En juin, Jean-Michel Blanquer, ministre de l’Éducation Nationale, inaugurait le 110 bis, un espace ouvert de 350 m2 conçu pour les acteurs de l’éducation et dédié à l’innovation. L’esprit start-up gagnerait-il l’Éducation nationale ? Nous sommes allés voir cela.

Le 05/11/2018 par Paola De Rohan-Csermak
Jean-Michel Blanquer est à l'origine du 110 bis, un "lab" dédié à l'innovation pédagogique. (Crédit : We Demain)
Jean-Michel Blanquer est à l'origine du 110 bis, un "lab" dédié à l'innovation pédagogique. (Crédit : We Demain)

Sa politique du grand écart ne cesse de surprendre. Il défend des mesures scolaires très Troisième République – une dictée par jour, davantage de calcul mental… – tout en voulant insuffler “l’esprit start-up” au personnel de l’Éducation nationale. En juin, Jean-Michel Blanquer inaugurait au sein de son ministère, 110 rue de Grenelle, le 110 bis, le “lab d’innovation de l’Éducation nationale”.

350 m2 ouverts à l’ensemble de la communauté éducative (agents du ministère, des rectorats, corps enseignant, associations, acteurs de la EdTech, de la recherche…) pour imaginer le système éducatif de demain. Une “école de la confiance”, selon les mots du ministre, avec pour objectif d’accompagner, à l’école, l’essor du numérique et d’une innovation à la française. We Demain y a passé une journée.
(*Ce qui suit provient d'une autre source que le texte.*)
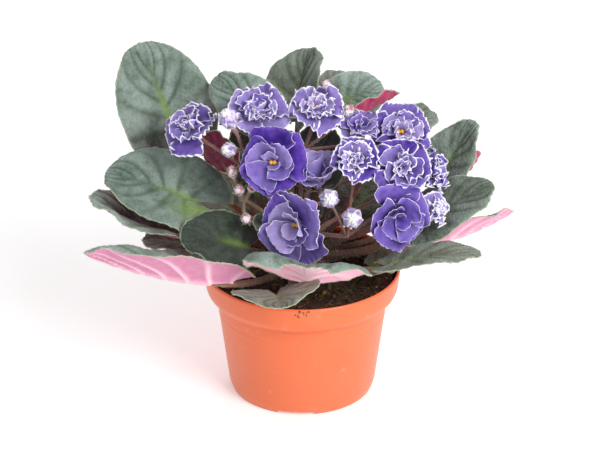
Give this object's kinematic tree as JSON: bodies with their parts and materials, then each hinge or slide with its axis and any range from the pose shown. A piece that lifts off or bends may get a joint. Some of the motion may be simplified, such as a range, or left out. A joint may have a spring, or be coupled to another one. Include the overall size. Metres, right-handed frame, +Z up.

Des échanges horizontaux pour favoriser l’innovation

Hall transparent, parois vitrées entre des espaces de travail multiformes, vaste cuisine où l’on se perche sur un tabouret pour échanger autour d’un café : le décor est plutôt inattendu dans un ministère. “Chaque membre de la communauté pédagogique est ici chez lui”, assure la responsable du lieu, Somalina Pa, diplômée de l’Institut Mines-Télécom Business School, en charge également du pôle de soutien à l’innovation. D’entrée, on lui a demandé de nous expliquer ce qui se passe concrètement ici :

“Ici toutes les idées peuvent s’exprimer, selon un mode horizontal, pour stimuler l’intelligence collective. Grâce à nos ressources, nous aidons les porteurs de projets pédagogiques innovants à les développer et les valoriser. Le projet Classe à 12 de Malika Alouani et Nicolas Leyri, par exemple : une plateforme d’échange entre enseignants de CP ou CE1 dédoublés. Ainsi ce lieu est amené à évoluer, à se nourrir des échanges et des travaux qui y sont menés”, ajoute-t-elle.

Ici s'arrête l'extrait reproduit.